For the first time this year, masked Russian police officers detained Muslim worshipers coming out of a mosque near Moscow, raising fears in the local Islamic and human rights community that the authorities may be readying for a broader crackdown against Muslims there. Such a step might be popular with many Russians, but it would likely spark protests by the capital region’s increasingly numerous Islamic community and potentially encourage violent clashes between its members and the authorities.
A week ago, on October 13, some 30 to 40 Russian police officers wearing masks and fatigues surrounded approximately 100 Muslims coming out of a mosque in Mytishi, Moscow Oblast. The police told the crowd that they were not arresting anyone but still detained many of them on a bus for five hours to allow the authorities to check their documents (Lenta.ru, October 13). Those detained released a video clip confirming this (YouTube, October 13). Those individuals who were detained later told human rights groups that what they found most ominous was that, in the end, their documents were never checked, no protocols were compiled, and they were subsequently released without any explanation of what had occurred. Nor has any official explanation been forthcoming in the days since. “We were simply loaded into buses like sacks of potatoes and then unloaded in the same way,” one person said.

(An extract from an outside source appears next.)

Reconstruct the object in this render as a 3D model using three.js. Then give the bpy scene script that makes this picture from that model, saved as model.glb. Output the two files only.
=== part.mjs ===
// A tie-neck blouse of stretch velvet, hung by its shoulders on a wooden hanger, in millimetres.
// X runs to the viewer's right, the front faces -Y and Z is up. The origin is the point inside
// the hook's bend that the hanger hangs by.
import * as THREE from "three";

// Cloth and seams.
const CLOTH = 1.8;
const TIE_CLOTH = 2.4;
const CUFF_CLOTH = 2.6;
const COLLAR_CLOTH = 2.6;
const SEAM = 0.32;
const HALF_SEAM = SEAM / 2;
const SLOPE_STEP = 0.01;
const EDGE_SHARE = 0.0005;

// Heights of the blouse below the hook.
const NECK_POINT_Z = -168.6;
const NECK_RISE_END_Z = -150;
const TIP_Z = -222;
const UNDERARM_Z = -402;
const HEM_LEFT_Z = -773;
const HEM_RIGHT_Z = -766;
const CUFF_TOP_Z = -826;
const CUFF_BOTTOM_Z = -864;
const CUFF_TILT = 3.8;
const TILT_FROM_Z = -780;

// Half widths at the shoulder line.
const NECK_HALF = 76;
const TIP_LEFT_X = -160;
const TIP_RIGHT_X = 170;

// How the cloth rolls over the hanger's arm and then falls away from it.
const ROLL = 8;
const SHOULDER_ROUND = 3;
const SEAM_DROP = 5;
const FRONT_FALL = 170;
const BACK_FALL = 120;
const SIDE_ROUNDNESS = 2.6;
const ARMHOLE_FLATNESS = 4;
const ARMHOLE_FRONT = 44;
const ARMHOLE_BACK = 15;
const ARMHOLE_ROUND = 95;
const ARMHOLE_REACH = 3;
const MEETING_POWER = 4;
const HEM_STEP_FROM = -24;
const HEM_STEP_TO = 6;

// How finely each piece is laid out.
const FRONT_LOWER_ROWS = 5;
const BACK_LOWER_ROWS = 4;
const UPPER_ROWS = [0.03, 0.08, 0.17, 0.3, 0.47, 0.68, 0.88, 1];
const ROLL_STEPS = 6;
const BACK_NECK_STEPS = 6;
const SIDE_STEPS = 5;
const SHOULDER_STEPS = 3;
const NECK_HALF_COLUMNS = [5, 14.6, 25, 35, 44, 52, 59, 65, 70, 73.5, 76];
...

In the past, when masked police behaved in this way toward Muslims in Russia, such actions had often been training exercises that the authorities were unwilling to acknowledge. But other times, the marked the start of a new campaign of harassment against Muslims by the police or by those in the population who saw this kind of official move as giving them the green light to lash out against their Islamic neighbors.

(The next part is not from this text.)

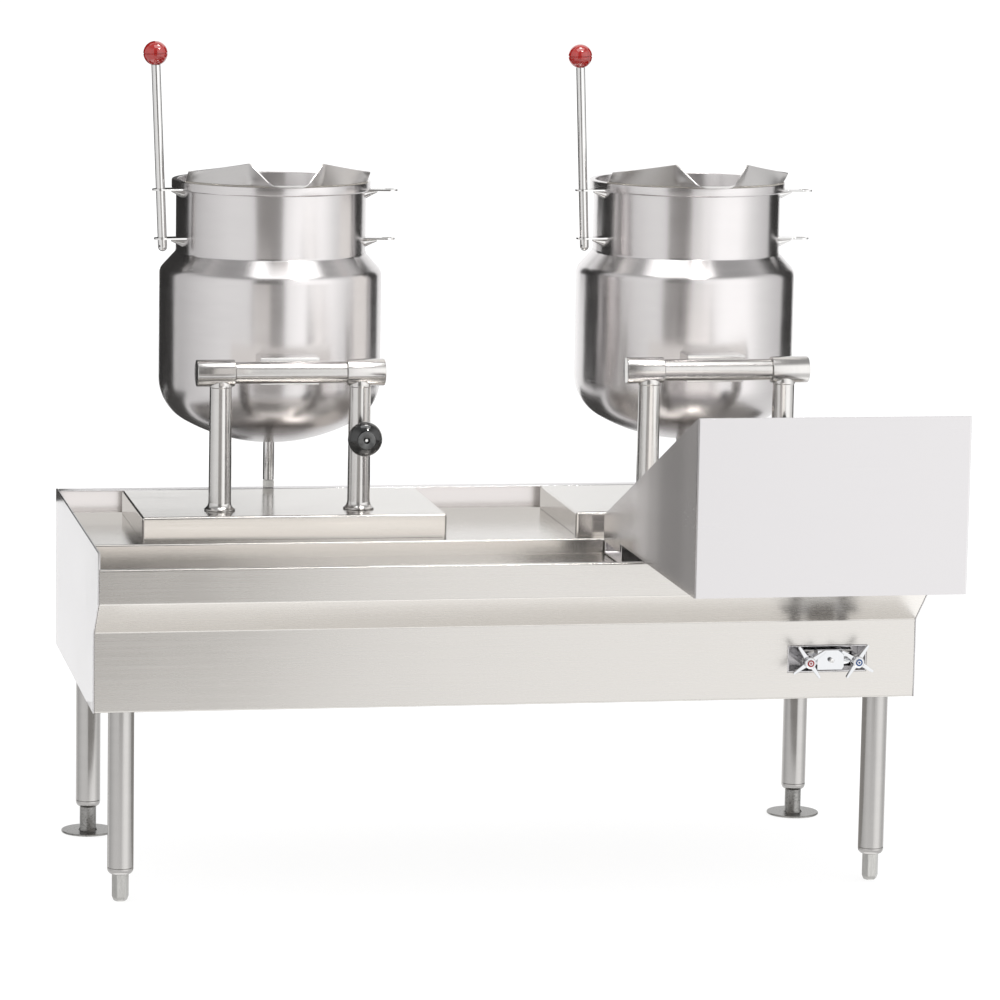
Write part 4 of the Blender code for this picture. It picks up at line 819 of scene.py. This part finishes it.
def easedCopy(node, body, material, width):
    work = bmesh.new()
    work.from_mesh(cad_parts[node].data)
    bmesh.ops.remove_doubles(work, verts=work.verts, dist=folded["merge"])
    flat = radians(folded["flatAngle"])
    bmesh.ops.dissolve_limit(work, angle_limit=flat, verts=work.verts, edges=work.edges)
    thing = cleanMesh(linkWork(node + "_sheet", work), allSmooth)
    softenEdges(thing, width, angle=folded["sharpAngle"])
    finishPiece(thing, material, body, (node,))


# body, material, slot, how far the edges are eased, and the nodes that this goes for
sheetWork = (
    ("root", sheetSteel, "brushed_stainless", 0.0009, ("front_fascia",)),
    ("root", deckSteel, "brushed_stainless", 0.0009, ("deck_pan", "trough", "platform_1", "platform_2")),
    ("root", satinSteel, "satin_stainless", 0.0009, ("side_panel_left", "side_panel_right", "rear_panel")),
    ("shield", satinSteel, "satin_stainless", 0.0009, ("splash_shield", "drain_drawer")),
    ("root", satinSteel, "satin_stainless", 0.0004, ("faucet_recess",)),
    ("kettle_1", buffedSteel, "satin_stainless", 0.0010, ("kettle_1_saddle",)),
    ("kettle_2", buffedSteel, "satin_stainless", 0.0010, ("kettle_2_saddle",)),
    ("root", chromePlate, "chrome", 0.0012, ("faucet_body",)),
)
for body, material, slot, width, nodes in sheetWork:
    for node in nodes:
        easedCopy(node, body, material, width)
print("sheet work made")


# trough outlet and faucet

outlet = {"radius": 0.020, "wall": 0.0025, "flange": 0.032, "flangeThick": 0.003, "edge": 0.0006,
          "sheet": 0.002}


def buildOutlet():
    low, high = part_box("trough_drain")
    spot = (low + high) / 2
    radius, flange, edge = outlet["radius"], outlet["flange"], outlet["edge"]
    bore = radius - outlet["wall"]
    under = high.z - outlet["sheet"] - smallGap
    below = under - outlet["flangeThick"]
    profile = [(bore + edge, high.z), (radius, high.z), (radius, under), (flange - edge, under),
               (flange, under - edge), (flange, below + edge), (flange - edge, below), (radius, below),
               (radius, low.z), (bore, low.z), (bore, high.z - edge)]
    turnedPiece("troughOutlet", profile, chromePlate, 56, placed((spot.x, spot.y, 0)), "root",
                ("trough_drain",), "chrome", closed=True)


buildOutlet()

tap = {"hub": 0.0085, "hubLength": 0.018, "reach": 0.029, "armStart": 0.003, "armRoot": 0.0037,
       "armTip": 0.0019, "armThick": 0.0052, "armEdge": 0.0009, "arms": 4, "edge": 0.001,
       "turns": {"hot": 35.0, "cold": 57.0}}


def makeArmTree():
    takes = {"Arm": "Geometry", "Arms": "Int", "Turn": "Float", "Finish": "Material"}
    tree, start = startTree("handleArms", takes)
    points = addNode(tree, "GeometryNodePoints", {"Count": start["Arms"]})
    index = addNode(tree, "GeometryNodeInputIndex")
    step = addNode(tree, "ShaderNodeMath", {0: tau, 1: start["Arms"]}, operation="DIVIDE")
    turns = {0: index, 1: step, 2: start["Turn"]}
    angle = addNode(tree, "ShaderNodeMath", turns, operation="MULTIPLY_ADD")
    twist = addNode(tree, "ShaderNodeCombineXYZ", {2: angle})
    arms = {"Points": points, "Instance": start["Arm"], "Rotation": twist}
    put = addNode(tree, "GeometryNodeInstanceOnPoints", arms)
    return endTree(tree, put, start["Finish"])


armTree = makeArmTree()


def buildTap(side, buttonPrint, slot):
    node, body = side + "_handle", side + "_tap"
    low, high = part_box(node)
    spot = (low + high) / 2
    place = placed((spot.x, high.y, spot.z), facing)
    hub, long, edge = tap["hub"], tap["hubLength"], tap["edge"]
    reach, root, tip = tap["reach"], tap["armRoot"], tap["armTip"]
    outline = [(tap["armStart"], -root), (reach - edge, -tip), (reach, -tip + edge), (reach, tip - edge),
               (reach - edge, tip), (tap["armStart"], root)]
    arm = cleanMesh(slab(node + "_cross", outline, long * 0.35, long * 0.35 + tap["armThick"]), allSmooth)
    softenEdges(arm, tap["armEdge"], steps=3)
    turn = radians(tap["turns"][side])
    runTree(arm, armTree, {"Arms": tap["arms"], "Turn": turn, "Finish": chromePlate})
    arm.data.transform(place)
    finishPiece(arm, chromePlate, body, ())
    profile = [(0, 0), (hub - edge, 0), (hub, edge), (hub * 0.92, long * 0.3), (hub, long * 0.62),
               (hub, long - 0.0012), (hub - 0.0012, long), (0, long)]
    turnedPiece(node + "_hub", profile, chromePlate, 48, place, body, (node,), "chrome")
    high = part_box(side + "_index_button")[1]
    wide, top = button["radius"], button["top"]
    profile = [(0, 0), (wide, 0), (wide, button["side"]), (wide * 0.9, button["edge"]), (wide * 0.4, top),
               (0, top)]
    place = placed((spot.x, high.y, spot.z), facing)
    turnedPiece(side + "_index", profile, buttonPrint, 48, place, body, (side + "_index_button",), slot)


buildTap("hot", hotPrint, "red_index")
buildTap("cold", coldPrint, "blue_index")


def buildScrew():
    # the round head between the two handles
    middle = (boxMiddle("hot_handle") + boxMiddle("cold_handle")) / 2
    place = placed((middle.x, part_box("faucet_body")[0].y, middle.z), facing)
    head = [(0, -0.001), (0.0036, -0.001), (0.0036, 0.0006), (0.0028, 0.0011), (0.0014, 0.0013),
            (0.0012, 0.0006), (0, 0.0006)]
    turnedPiece("faucetScrew", head, buffedSteel, 32, place, "root", (), "polished_stainless")


buildScrew()
print("faucet made")


# floor, light and camera

# a pale sweep lit from below, so shadows stay faint
paper, paperTree, paperShader = startMaterial("litStudioPaper")
setInputs(paperTree, paperShader, {
    "Base Color": hexColour("#7c7c7c"), "Roughness": 1.0, "Specular IOR Level": 0.0,
    "Emission Color": (1, 1, 1, 1), "Emission Strength": 0.86})
floorCorners = [(-60, -60, 0), (60, -60, 0), (60, 60, 0), (-60, 60, 0)]
studioFloor = linkPoints("studioFloor", floorCorners, [], [(0, 1, 2, 3)])
studioFloor.data.materials.append(paper)
studioFloor.location.z = -0.0005  # just under the feet
studioFloor.visible_glossy = False

# glowing cards that only the steel sees, which paint reflections into it: the gap between the softboxes,
# dark flags at the back and side, painted shade under the stand, behind the kettles and beside the splash
# shield, painted reflected light from bright cards on the wet top, by the tubes and kettles and inside the
# splash shield, and painted highlights from two small bright cards for the balls and knobs;
# each row says from, to, (lowest, highest), level, and whether only one side glows
studioCards = {
    "backCeiling": ((-1.80, 0.90), (1.80, 3.20), (3.0, 3.0), 1.15, False),
    # the next two small bright cards paint highlights on the red balls and the knob tops
    "ballHighlightCard": ((0.34, -0.97), (0.62, -0.97), (2.50, 2.80), 60.0, False),
    "topHighlightCard": ((-0.05, 0.05), (0.55, 0.45), (3.0, 3.0), 13.0, False),
    "underShadeLeft": ((-1.00, 0.45), (-0.30, 1.00), (0.50, 0.50), 0.07, True),
    "underShadeRight": ((-0.05, 0.45), (0.32, 1.00), (0.50, 0.50), 0.07, True),
    "gapCard": ((-1.66, -2.53), (0.02, -2.53), (0.66, 4.0), 0.24, False),
    "lowGapCard": ((-1.66, -2.53), (0.02, -2.53), (-0.19, 0.66), 0.52, False),
    # this card glows to paint reflected light on the left sleeve
    "sleeveBounce": ((-0.33, 0.02), (-0.415, 0.02), (0.735, 0.87), 0.9, True),
    "rearFlag": ((-1.95, 1.43), (-0.50, 1.33), (0.42, 3.2), 0.03, False),
    "middleFlag": ((-0.50, 1.33), (-0.38, 1.32), (0.80, 3.2), 0.03, False),
    "upperFlag": ((-0.38, 1.32), (-0.15, 1.302), (0.80, 1.3), 0.03, False),
    "rightFlag": ((2.86, 1.155), (2.69, 3.55), (0.0, 3.2), 0.04, False),
    "standShade": ((-0.62, -0.05), (0.62, -0.05), (0.01, 0.28), 0.45, False),
    "lowFlag": ((-1.95, 1.43), (-1.20, 1.38), (0.0, 0.42), 0.05, False),
    # the trough and tube cards glow to paint reflected light into the kettles and tubes
    "troughBounce": ((0.16, -0.135), (-0.60, -0.135), (0.455, 0.497), 1.6, True),
    "tubeBounceLeft": ((-0.14, 0.170), (-0.42, 0.170), (0.715, 0.765), 1.0, True),
    "tubeBounceRight": ((0.50, 0.170), (0.22, 0.170), (0.715, 0.765), 1.0, True),
    "shieldShadeA": ((0.165, -0.50), (0.165, -0.41), (0.50, 0.80), 0.36, True),
    "shieldShadeB": ((0.165, -0.41), (0.165, -0.26), (0.50, 0.80), 0.30, True),
    "shieldShadeC": ((0.165, -0.26), (0.165, -0.19), (0.50, 0.80), 0.44, True),
    "shieldShadeD": ((0.165, -0.19), (0.165, -0.12), (0.50, 0.80), 0.62, True),
    # these cards glow to paint reflected light from the wet top, between the kettles and inside the splash
    # shield
    "rearBounce": ((-0.60, 0.366), (0.60, 0.366), (0.495, 0.528), 0.78, True),
    "wallBounce": ((0.60, 0.345), (-0.60, 0.345), (0.495, 0.524), 1.4, True),
    "kettleBounce": ((0.03, 0.335), (0.03, 0.235), (0.62, 0.98), 1.1, True),
    "plateBounce": ((0.20, -0.50), (0.555, -0.50), (0.52, 0.74), 1.5, False),
    "wingBounce": ((0.555, -0.50), (0.555, -0.10), (0.51, 0.61), 1.3, False),
}
for name, ((x0, y0), (x1, y1), (low, high), level, oneSided) in studioCards.items():
    corners = [(x0, y0, low), (x1, y1, low), (x1, y1, high), (x0, y0, high)]
    if low == high:
        corners = [(x0, y0, low), (x1, y0, low), (x1, y1, low), (x0, y1, low)]
    # each card's glow is seen only in reflections, so it paints a reflection of light or shade
    cardGlow = bpy.data.materials.new(name + "Cloth")
    cardGlow.use_nodes = True
    tree = cardGlow.node_tree
    tree.nodes.clear()
    seen = addNode(tree, "ShaderNodeEmission", {"Color": (1, 0.97, 0.94, 1), "Strength": level})
    if oneSided:
        behind = addNode(tree, "ShaderNodeNewGeometry").outputs["Backfacing"]
        clear = addNode(tree, "ShaderNodeBsdfTransparent")
        seen = addNode(tree, "ShaderNodeMixShader", {0: behind, 1: seen, 2: clear})
    addNode(tree, "ShaderNodeOutputMaterial", {"Surface": seen})
    panel = linkPoints(name, corners, [], [(0, 1, 2, 3)])
    panel.data.materials.append(cardGlow)
    for ray in ("camera", "diffuse", "shadow", "transmission"):
        setattr(panel, "visible_" + ray, False)

overhead = {"at": (0.06, -0.28, 2.70), "size": (1.75, 1.1), "watts": 14.0}
lamp = bpy.data.lights.new("overheadSoftbox", "AREA")
lamp.shape = "RECTANGLE"
lamp.size, lamp.size_y = overhead["size"]
lamp.energy = overhead["watts"]
softbox = bpy.data.objects.new("overheadSoftbox", lamp)
softbox.location = overhead["at"]
softbox.visible_camera = False
scene.collection.objects.link(softbox)

# what the steel sees round the stand: (heading in degrees, level), then (from height, to height, level)
studio = {"white": 1.12, "gain": 2.0,
          "round": ((-180, 1.25), (-150, 1.15), (-115, 0.70), (-95, 0.86), (-60, 1.08), (-25, 1.08),
                    (3, 1.06), (10, 1.40), (15, 1.40), (30, 1.62), (55, 1.60), (75, 1.15), (100, 0.85),
                    (140, 1.02), (180, 1.12)),
          "bands": {"ceiling": (0.48, 0.82, 0.42), "ground": (-0.30, -0.55, 0.98),
                    "below": (-0.76, -0.88, 1.75)}}


def buildWorld():
    world = bpy.data.worlds.new("studioSurround")
    scene.world = world
    world.use_nodes = True
    tree = world.node_tree
    tree.nodes.clear()
    gain = studio["gain"]
    toward = addNode(tree, "ShaderNodeTexCoord").outputs["Generated"]
    split = addNode(tree, "ShaderNodeSeparateXYZ", {0: toward}).outputs
    back = addNode(tree, "ShaderNodeMath", {0: split["Y"], 1: -1.0}, operation="MULTIPLY")
    angle = addNode(tree, "ShaderNodeMath", {0: split["X"], 1: back}, operation="ARCTAN2")
    whole = {"From Min": -pi, "From Max": pi, "Value": angle}
    share = addNode(tree, "ShaderNodeMapRange", whole)
    ramp = addNode(tree, "ShaderNodeValToRGB", {"Fac": share})
    fillRamp(ramp, [((heading + 180) / 360, (level / gain, level / gain, level / gain, 1.0))
                    for heading, level in studio["round"]])
    mixed = ramp
    for first, last, level in studio["bands"].values():
        reach = {"From Min": first, "From Max": last, "Value": split["Z"]}
        factor = addNode(tree, "ShaderNodeMapRange", reach, interpolation_type="SMOOTHSTEP")
        tone = (level / gain, level / gain, level / gain, 1.0)
        blend = addNode(tree, "ShaderNodeMix", {"Factor": factor, "A": mixed, "B": tone}, data_type="RGBA")
        mixed = blend.outputs["Result"]
    seen = addNode(tree, "ShaderNodeBackground", {"Strength": gain, "Color": mixed})
    white = {"Color": (1, 1, 1, 1), "Strength": studio["white"]}
    plain = addNode(tree, "ShaderNodeBackground", white)
    gloss = addNode(tree, "ShaderNodeLightPath").outputs["Is Glossy Ray"]
    both = addNode(tree, "ShaderNodeMixShader", {0: gloss, 1: plain, 2: seen})
    addNode(tree, "ShaderNodeOutputWorld", {"Surface": both})


buildWorld()

# angles in degrees, lens and sensor in mm
shot = {"at": (-1.2749, -6.51535, 1.5674), "yaw": 11.18, "pitch": -8.603, "roll": 1.011, "lens": 162.85,
        "sensor": 36.0, "far": 200.0}


def placeCamera():
    yaw, pitch, roll = (radians(shot[key]) for key in ("yaw", "pitch", "roll"))
    ahead = Vector((sin(yaw) * cos(pitch), cos(yaw) * cos(pitch), sin(pitch)))
    right = Vector((cos(yaw), -sin(yaw), 0.0))
    up = right.cross(ahead)
    rolledRight = right * cos(roll) + up * sin(roll)
    rolledUp = up * cos(roll) - right * sin(roll)
    camera = bpy.data.cameras.new("shotCamera")
    camera.sensor_width = shot["sensor"]
    camera.lens = shot["lens"]
    camera.clip_end = shot["far"]
    holder = bpy.data.objects.new("shotCamera", camera)
    turn = Matrix((rolledRight, rolledUp, -ahead)).transposed()
    holder.matrix_world = placed(shot["at"]) @ turn.to_4x4()
    scene.collection.objects.link(holder)
    scene.camera = holder


placeCamera()
scene.view_settings.view_transform = "Standard"
scene.view_settings.look = "None"
print("stage, light and camera set")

Particularly in the context of this month’s protests in Kabardino-Balkaria and Ingushetia (see Commentaries, October 23), the possibility that the Russian authorities want to provoke such conflicts is especially worrisome. It could create a situation in which the powers that be in Russia feel fully justified in significantly tightening the screws—a step that many Russians might approve of if it can be cast as an anti-Muslim action. Taking this action would have one additional virtue from the Kremlin’s point of view: the United States government and many in Europe would likely be unwilling to criticize any moves to control what the Moscow media would certainly suggest was “an Islamic threat” in the Russian capital.